Suggestion about corkboard settings

Have just spent a happy ten minutes looking for the setting which puts theme colours on the index cards. Found it in the end, but on the way I realised that there are five different places to look for index card settings:

  • the pop-up window at bottom right of the editor
  • two entries on the the View menu
  • two pages on the Options dialogue
    A few settings can be changed in more than one place.
    I can see it might not work to put them all on the same screen, but it might help to group them better, and make the different places accessible from each other.

Well, you wouldn’t want them all in the same place, because half of these settings are project specific. You might want big practically real-sized cards in one project, but in another small one-liner cards are better. Likewise some projects will need pins to show label colours; others won’t even use the label so that info is superfluous. There are a lot of little things like that which you wouldn’t want a universal switch for in the application preferences. Besides, the Corkboard tab in preferences is big enough. :slight_smile: The reasoning behind having some options in the menu is that they are all things that you probably won’t be changing often. You set up the project, evolve it gradually, and these things might change once or twice. They are generally on or off features. The stuff in the little pop-up corkboard tool changes much more often. Just resizing your editor window can prompt a desire to modify Cards Across or size. So it made sense to avoid cluttering up that pop-up with stuff one rarely uses.

In general, consider colours (and fonts) to be something independent of the feature, when it comes to where to set them. If you want to change an application colour, it’s probably going to be in Appearance. The only real exception to this is composition mode, which has so many settings it deserved its own placement.

What does the corkboard DO?

I’m coming to Scrivener from another program that allows me to arrange the cards in columns in the manner that best suits me. In my case, I arrange the cards in columns to see a chapter layout. Each column is a chapter and the cards are under it. Corkboard in Scrivener doesn’t give me any control and the cards just flow around where they want. So I’m arranging scenes in the binder. Haven’t looked at corkboard since I figured out it doesn’t do what I want and I can’t figure out what it is supposed to do.

to arrange scenes within a chapter you have to click the parent manuscript title, go to corkboard mode, and double click on the chapters to arrange the scenes however you wish. So it is possible to arrange scenes, you just have to dig a bit deeper in the corkboard. Also, if you want to control the number of cards across, you hit the little icon at the bottom right hand corner of the screen in corkboard mode. It will bring up a pop up menu where you can go to “cards across” and it will bring up a menu which defaults to auto fitting the screen area. Don’t know if this helps you MarieDee, but I haven’t gone digging that far before because normally I do all of my organizing in the binder. I hope this helps.

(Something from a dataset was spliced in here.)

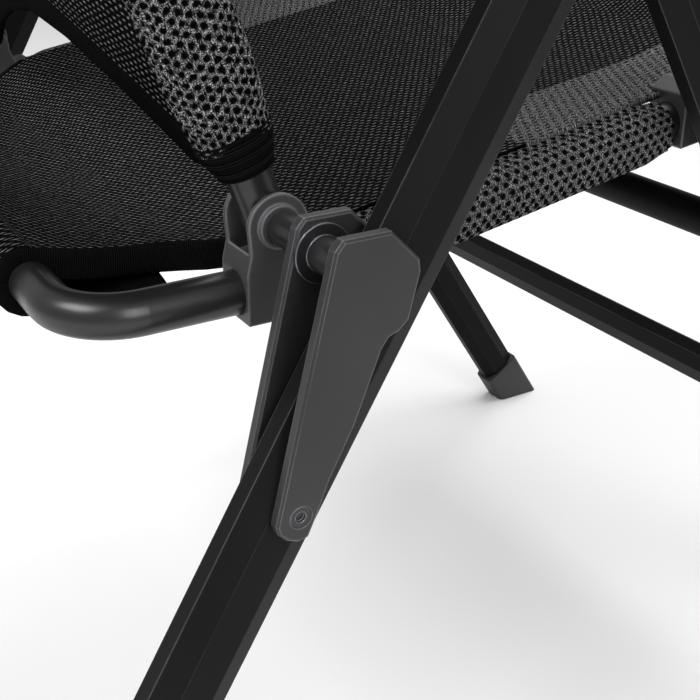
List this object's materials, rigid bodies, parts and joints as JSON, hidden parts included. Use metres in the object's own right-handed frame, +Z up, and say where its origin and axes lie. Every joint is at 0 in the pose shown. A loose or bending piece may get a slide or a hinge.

Yeah, I tried those. They were why I decided that it was much easier to organize in the binder. Cards kept getting lost inside other cards. Setting the number across didn’t really do what I wanted. I don’t have a specific number of scenes that make up a chapter. I just want to quickly see where scenes were and even their word count and my blurb about them so I can rearrange to get chapter lengths right as I go.

I guess I want a corkboard that really works like a corkboard. Just places where I can put a card and it stays there unless I move it. And I can put another card in another place even if other cards aren’t in between. I don’t write in order. So I want to stick something on a board and say “this is somewhere around chapter nine.” Then look at all my cards and see where I’ve got gaps.

I have a manuscript I’m trying to hit a deadline with right now. It looks like I’ll be pulling it out of Scrivener and into MS Word soon because as much fun as Scrivener is to play with, I need to be able to hit this thing from multiple computers and devices to make the deadline. And I’m currently playing with the next novel in Google docs so I can hit it on lunch breaks when I’m not at my computer. Sigh. Unless I want to lug the beast of the 17 inch laptop with me everywhere.

You might just find that with Scrivener the binder and outliner feature work better for how you work, right now. The corkboard is really just a different way to focus on a single part of the outline in the binder. The cards flow from left to right top down like words on a page, so that is how they work. You can imagine them as one long line of cards representing the linear flow of your text, and so moving them around in the grid move them forward and backward in that line. It’s just that the line is being wrapped so you can see more of them without scrolling. Cards across just determines when that wraps.

In the future, we will be implementing a more “real” corkboard like you describe. It will be truly freeform, where you could even drag cards into a circular cluster with key cards in the middle, if you wished, and doing so will make no impact on the binder order. It will be a mode you can flip on or off for each container (folder) in the binder, individually. For you, it would almost sound like you’d like a “master board” that shows the whole Draft even if the cards themselves are sorted into many different containers. Turning this freeform mode on in a Collection would probably suit you most. But this is all future tense for now.

As for cards nesting beneath other cards too easily. If you do not like this feature you can disable it in the Corkboard option tab. It’s the very first option at the top: “Allow dropping dragged items onto cards”.